YOUR TASK: How many of the lines contain the string "bodies"? Give the number, with no other words.

GIVEN MATERIAL:
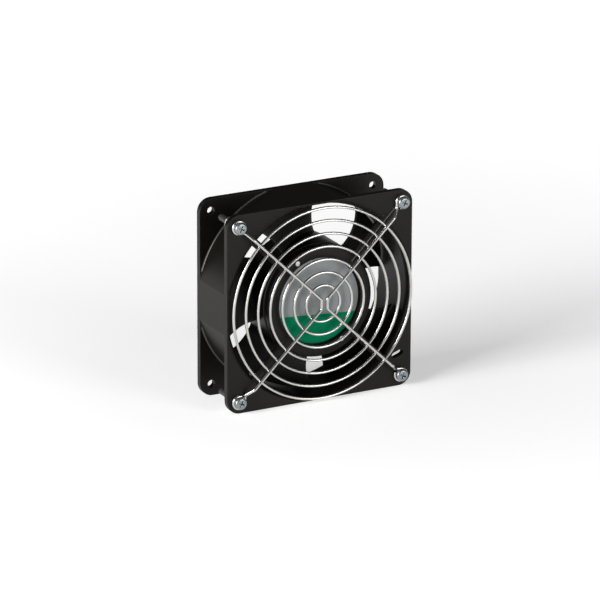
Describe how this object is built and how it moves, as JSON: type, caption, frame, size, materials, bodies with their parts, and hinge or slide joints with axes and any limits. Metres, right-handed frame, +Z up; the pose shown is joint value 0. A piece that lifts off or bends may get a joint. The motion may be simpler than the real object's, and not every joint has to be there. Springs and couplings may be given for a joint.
{
  "type": "fan assembly",
  "caption": "Compact axial fan: square flanged black housing with a central motor, wide-bladed impeller and a wire finger guard screwed on.",
  "frame": {"origin": "centre of the four rear corner holes, on the rear mounting face", "axes": "+Y out of the rear mounting face, away from the guard; +Z up; +X to the right seen from the guard side"},
  "size_m": [0.119, 0.0442, 0.119],
  "materials": {
    "black_casting": "matt black coat on a die casting",
    "tube_brass": "drawn",
    "sintered_bronze": "sintered, oiled",
    "felt": "felt",
    "core_steel": "stamped laminations",
    "bobbin_nylon": "moulded",
    "enamelled_copper": "enamelled wire",
    "label_foil": "printed foil, silver above and green below, left bare",
    "bright_steel": "zinc plated",
    "lead_sleeve": "light grey sleeve",
    "guard_wire": "bright plated wire",
    "zinc_blue": "blue zinc plated",
    "spring_steel": "plain",
    "black_plastic": "moulded",
    "pressed_steel": "pressed",
    "cage_steel": "laminated, cast bars",
    "ground_steel": "ground",
    "washer_nylon": "punched"
  },
  "bodies": {
    "frame": {"housing": "black_casting", "bearing_tube": "tube_brass", "bearing_front": "sintered_bronze", "bearing_rear": "sintered_bronze", "oil_felt": "felt", "stator_core": "core_steel", "coil_bobbins": "bobbin_nylon", "stator_coils": "enamelled_copper", "hub_label": "label_foil", "hub_screws": "bright_steel", "motor_lead": "lead_sleeve", "guard_rings": "guard_wire", "guard_spoke_left": "guard_wire", "guard_spoke_right": "guard_wire", "guard_screws": "zinc_blue", "guard_washers": "bright_steel", "spring_washers": "spring_steel", "guard_nuts": "bright_steel"},
    "rotor": {"impeller": "black_plastic", "rotor_cup": "pressed_steel", "rotor_cage": "cage_steel", "rotor_boss": "bright_steel", "shaft": "ground_steel", "retaining_clip": "spring_steel", "thrust_washers": "washer_nylon"}
  },
  "joints": [
    {"name": "rotor_spin", "type": "hinge", "parent": "frame", "child": "rotor", "pos_m": [0, -0.019, 0], "axis": [0, 1, 0], "continuous": true}
  ]
}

OUTPUT: 2